What Role Do Heavy Autocannons Play?

While standard machine guns handle small FPVs, larger anti-drone guns in the 30mm and 35mm caliber range serve as the primary defense against loitering munitions. The Skynex system fires AHEAD programmable airburst rounds that explode in front of the drone to release a cloud of tungsten pellets. This mechanism eliminates the need for a direct hit and has successfully intercepted cruise missiles like the Kh-101. The Terrahawk Paladin deploys a 30mm Bushmaster II cannon equipped with AESA radar to distinguish drones from birds at ranges of 2–3 km. These “smart guns” provide a high-volume kinetic screen that protects critical infrastructure from saturation attacks.
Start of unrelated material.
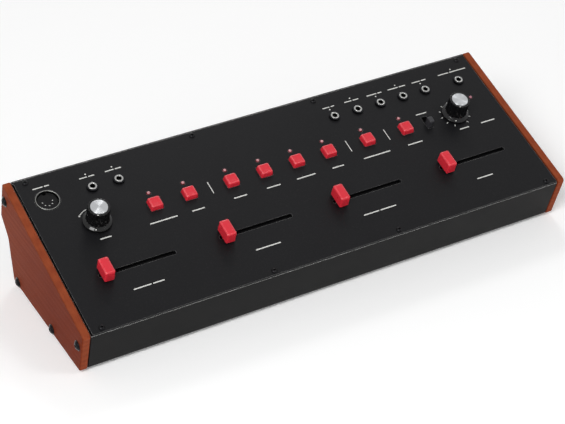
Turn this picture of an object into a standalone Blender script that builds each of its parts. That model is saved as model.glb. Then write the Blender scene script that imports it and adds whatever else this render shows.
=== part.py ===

How Are Mobile Fire Groups Networked?

Field units utilize high-tech networking to maximize the efficacy of conventional machine guns against aerial threats. Mobile teams rely on a vast network of acoustic and visual sensors that feed real-time coordinates to truck-mounted heavy weapons. This sensor-link network allows manual gunners to receive precise azimuth data before the target becomes audible. Standard machine guns are now equipped with SMASH Smart Sights, which calculate bullet drop and target lead to drastically increase the hit probability against fast-moving aerial targets. This integration transforms low-tech ballistics into a networked precision defense layer.

Strategic Comparison: Why Guns Often Win

The economic asymmetry of drone warfare favors the deployment of kinetic anti-drone gun solutions over complex missile systems. Machine guns provide superior swarm resistance due to their high rate of fire and low cost per intercept.